What the task asks » Return the lines below exactly, starting with the line that contains "imported = [obj" and stopping after the last line.

Records shown »

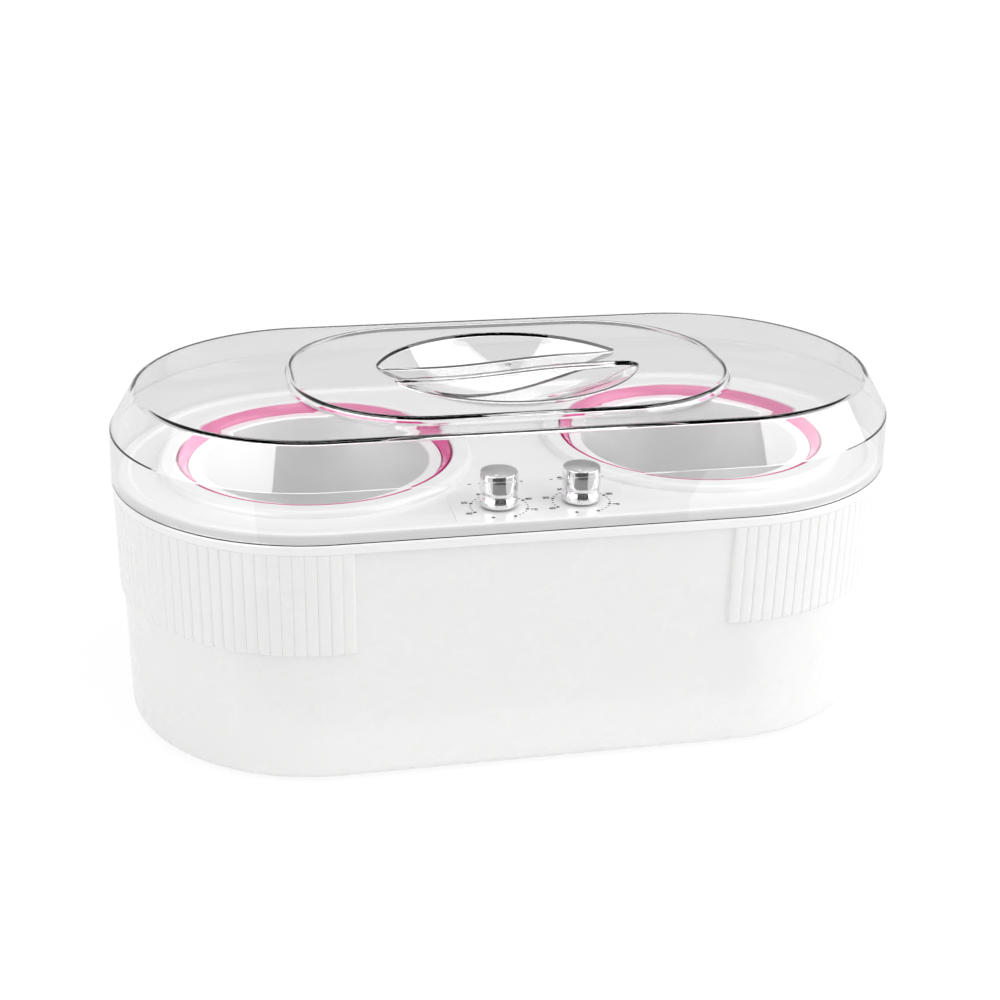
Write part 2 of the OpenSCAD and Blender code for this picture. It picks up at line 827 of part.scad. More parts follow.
module power_inlet() {
    half_w = inlet_shell_w / 2;
    latch = 1.2;
    color("black")
    difference() {
        union() {
            translate([-inlet_w / 2, body_r, inlet_z - inlet_h / 2]) cube([inlet_w, inlet_face_t, inlet_h]);
            translate([-half_w, inlet_end, inlet_z - inlet_shell_h / 2])
                cube([inlet_shell_w, body_r - inlet_end + bury, inlet_shell_h]);
            translate([-half_w - latch, body_in - 2 * latch, inlet_z - latch])
                cube([2 * (half_w + latch), 2 * latch - seat_gap, 2 * latch]);
        }
        for (x = [-pin_x, pin_x])
            translate([x, 0, inlet_z])
                rotate([-90, 0, 0]) {
                    from_to(socket_r, socket_end, inlet_face + cut);
                    from_to(pin_r + fit, inlet_end - cut, socket_end + cut);
                }
    }
}

module inlet_pins() {
    color("gold")
    for (x = [-pin_x, pin_x])
        translate([x, 0, inlet_z])
            rotate([-90, 0, 0]) from_to(pin_r, pin_end, inlet_face - 3);
}

module terminal_block() {
    color("beige")
    difference() {
        translate([-block_l / 2, block_back - block_w / 2, block_z]) cube([block_l, block_w, block_h]);
        for (side = [left, right]) on_side(side) {
            for (x = poles)
                translate([x, block_back, 0])
                    from_to(terminal_r + 2 * fit, bore_z + bore_r + cut, block_top + cut);
            for (x = [heater_pole, thermo_pole])
                translate([x, block_back - block_w / 2 - cut, bore_z])
                    rotate([-90, 0, 0]) cylinder(r = bore_r, h = bore_d + cut);
            translate([pin_x, block_back + block_w / 2 + cut, bore_z])
                rotate([90, 0, 0]) cylinder(r = bore_r, h = bore_d + cut);
        }
    }
}

module terminal_screws() {
    low = bore_z + bore_r + cut;
    color("silver")
    for (side = [left, right]) on_side(side)
        for (x = poles)
            translate([x, block_back, 0])
                difference() {
                    from_to(terminal_r, low, block_top - 2);
                    translate([0, 0, block_top - 2]) cube([4 * lead_r, 0.6, 1.6], center = true);
                }
}

module inlet_leads() {
    bend_y = (pin_end + block_back + block_w / 2) / 2;
    color("saddlebrown")
    for (x = [-pin_x, pin_x])
        lead([[x, pin_end, inlet_z], [x, bend_y, inlet_z], [x, bend_y, bore_z],
              [x, block_back + block_w / 2 - bore_d + cut, bore_z]]);
}

// The leads of one side: block to thermostat, thermostat to cut-out, cut-out to
// heater band, heater band back to the block, and thermostat to pilot lamp
module side_leads(side) {
    block_in = block_back - block_w / 2 + bore_d - cut;
    cutout_z = well_under - cutout_h - tab_l;
    low_z = floor_top + low_run;
    mid_z = floor_top + mid_run;
    tab_y = heater_r * sin(heater_tab_angle);
    tab_x = half_straight - heater_r * cos(heater_tab_angle);
    heater_end = heater_z - tab_l;
    inner_x = knob_x + thermo_tab_x;
    side_run_y = -knob_front + lead_step;
    lamp_end = -knob_front + tab_t / 2;
    lamp_z = thermo_tab_z + tab_l / 2;
    color(side == left ? "firebrick" : "navy")
    on_side(side) {
        lead([[thermo_pole, block_in, bore_z], [thermo_pole, -knob_front, bore_z],
              [thermo_pole, -knob_front, thermo_tab_z]]);
        lead([[inner_x, -knob_front, thermo_tab_z], [inner_x, -knob_front, mid_z],
              [inner_x, side_run_y, mid_z], [half_straight - thermo_tab_x, side_run_y, mid_z],
              [half_straight - thermo_tab_x, 0, mid_z], [half_straight - thermo_tab_x, 0, cutout_z]]);
        lead([[half_straight + thermo_tab_x, 0, cutout_z], [half_straight + thermo_tab_x, 0, low_z],
              [half_straight + thermo_tab_x, tab_y, low_z], [tab_x, tab_y, low_z],
              [tab_x, tab_y, heater_end]]);
        lead([[tab_x, -tab_y, heater_end], [tab_x, -tab_y, mid_z], [heater_pole, -tab_y, mid_z],
              [heater_pole, -tab_y, bore_z], [heater_pole, block_in, bore_z]]);
        lead([[lamp_x - lamp_leg, -lamp_front, lamp_under], [lamp_x - lamp_leg, -lamp_front, lamp_z],
              [lamp_x - lamp_leg, lamp_end, lamp_z]]);
        lead([[lamp_x + lamp_leg, -lamp_front, lamp_under], [lamp_x + lamp_leg, -lamp_front, lamp_z],
              [inner_x - cut, -lamp_front, lamp_z], [inner_x - cut, lamp_end, lamp_z]]);
    }
}

// Screws and feet

module casing_screws() {
    color("dimgray")
    at_spots(tower_spots) screw_up(screw_r, screw_head_r, screw_seat_z, screw_end);
}

module rubber_feet() {
    color("black")
    at_spots(foot_spots) from_to(foot_r, 0, floor_z + foot_inset);
}

// Lid

module lid_envelope() {
    obround([[lid_r, lid_base], [shoulder_r, shoulder_z], [top_r, lid_top]]);
    translate([0, 0, lid_top - bury])
        linear_extrude(height = panel_up + bury)
            polygon(rounded_plan(panel_half_l, panel_half_w, panel_round));
}

module lid_inside() {
    lean_in = lid_lean * cut / lid_skirt_h;
    obround([[lid_in + lean_in, lid_base - cut],
             [shoulder_r - lid_wall, shoulder_z - lid_wall * tan(slope_angle / 2)],
             [top_r - lid_wall * tan(45 - slope_angle / 2), lid_top - lid_wall]]);
    translate([0, 0, lid_top - lid_wall - bury])
        linear_extrude(height = panel_up + bury)
            polygon(rounded_plan(panel_half_l - lid_wall, panel_half_w - lid_wall,
                                 panel_round - lid_wall));
}

// One half bowl beside the bar, grown by a skin's thickness
module dish(skin) {
    reach = dish_r + skin;
    intersection() {
        translate([0, -dish_shift, dish_ball_z]) sphere(r = dish_ball + skin, $fn = 180);
        translate([-reach - cut, bar_w / 2 - skin, panel_top - dish_depth - skin - cut])
            cube([2 * (reach + cut), reach, dish_depth + skin + cut + (skin > 0 ? 0 : cut)]);
    }
}

module at_grip() {
    translate([0, -grip_front, 0])
        for (turn = [0, 180])
            rotate([0, 0, grip_turn + turn]) children();
}

module clear_lid() {
    color("azure", 0.35)
    difference() {
        union() {
            difference() {
                lid_envelope();
                lid_inside();
            }
            at_grip() dish(lid_wall);
        }
        at_grip() dish(0);
    }
}

outer_casing();
top_deck();
well_ring(left);  // left_well_ring
well_ring(right);  // right_well_ring
heating_well(left);  // left_heating_well
heating_well(right);  // right_heating_well
heater_band(left);  // left_heater_band
heater_band(right);  // right_heater_band
heater_band_screws();
well_clamp(left);  // left_well_clamp
well_clamp(right);  // right_well_clamp
clamp_screws();
wax_pot(left);  // left_wax_pot
wax_pot(right);  // right_wax_pot
thermal_cutout(left);  // left_thermal_cutout
thermal_cutout(right);  // right_thermal_cutout
thermostat(left);  // left_thermostat
thermostat(right);  // right_thermostat
thermostat_shaft(left);  // left_thermostat_shaft
thermostat_shaft(right);  // right_thermostat_shaft
thermostat_nut(left);  // left_thermostat_nut
thermostat_nut(right);  // right_thermostat_nut
knob(left);  // left_knob
knob(right);  // right_knob
pointer_dot(left);  // left_pointer_dot
pointer_dot(right);  // right_pointer_dot
pilot_lamp(left);  // left_pilot_lamp
pilot_lamp(right);  // right_pilot_lamp
power_inlet();
inlet_pins();
terminal_block();
terminal_screws();
inlet_leads();
side_leads(left);  // left_leads
side_leads(right);  // right_leads
casing_screws();
rubber_feet();
clear_lid();
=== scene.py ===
"""Visual model of a double wax warmer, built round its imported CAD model.

Every piece is in metres in the CAD model's own frame: the ground is z = 0, the
front looks towards -Y and the two wells stand on the X axis.
"""

import logging
import math
from collections.abc import Callable, Iterable, Iterator, Sequence
from contextlib import contextmanager
from dataclasses import dataclass
from enum import Enum

import bmesh
import bpy
from mathutils import Matrix, Vector


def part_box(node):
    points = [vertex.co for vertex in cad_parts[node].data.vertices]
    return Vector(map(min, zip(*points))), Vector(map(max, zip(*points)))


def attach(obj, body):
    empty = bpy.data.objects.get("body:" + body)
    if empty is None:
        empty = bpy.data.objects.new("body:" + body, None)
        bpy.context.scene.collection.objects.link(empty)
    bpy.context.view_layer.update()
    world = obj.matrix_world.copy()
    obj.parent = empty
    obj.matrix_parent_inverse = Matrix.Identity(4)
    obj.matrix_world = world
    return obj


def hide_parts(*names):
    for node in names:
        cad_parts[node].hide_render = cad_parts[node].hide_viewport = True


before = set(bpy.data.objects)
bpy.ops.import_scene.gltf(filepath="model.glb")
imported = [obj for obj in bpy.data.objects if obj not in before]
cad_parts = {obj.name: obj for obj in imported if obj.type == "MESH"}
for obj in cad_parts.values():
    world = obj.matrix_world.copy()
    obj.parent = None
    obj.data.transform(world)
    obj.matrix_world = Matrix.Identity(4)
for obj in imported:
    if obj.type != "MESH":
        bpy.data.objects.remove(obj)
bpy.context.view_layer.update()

LOG = logging.getLogger("wax_warmer")
TINY = 1e-6
# Points nearer than this become one
WELD_GAP = 2e-6
# How far a cutting tool stands past what it cuts
CUT = 0.001
QUARTER = math.pi / 2
BODY = "warmer"

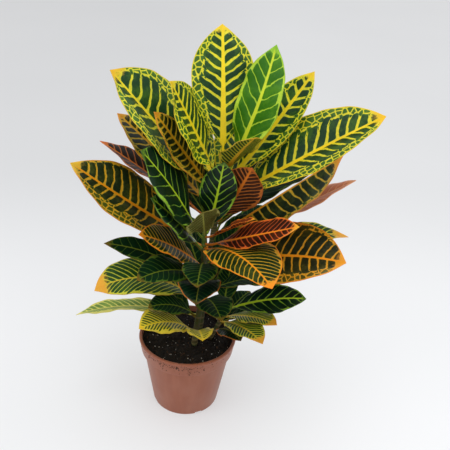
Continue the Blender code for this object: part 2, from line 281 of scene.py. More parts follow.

Exercise solution »
imported = [obj for obj in bpy.data.objects if obj not in before]
cad_parts = {obj.name: obj for obj in imported if obj.type == "MESH"}
for obj in cad_parts.values():
    world = obj.matrix_world.copy()
    obj.parent = None
    obj.data.transform(world)
    obj.matrix_world = Matrix.Identity(4)
for obj in imported:
    if obj.type != "MESH":
        bpy.data.objects.remove(obj)
bpy.context.view_layer.update()

LOG = logging.getLogger("wax_warmer")
TINY = 1e-6
# Points nearer than this become one
WELD_GAP = 2e-6
# How far a cutting tool stands past what it cuts
CUT = 0.001
QUARTER = math.pi / 2
BODY = "warmer"

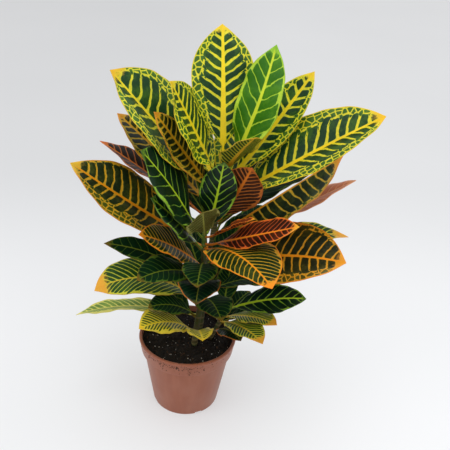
Continue the Blender code for this object: part 2, from line 281 of scene.py. More parts follow.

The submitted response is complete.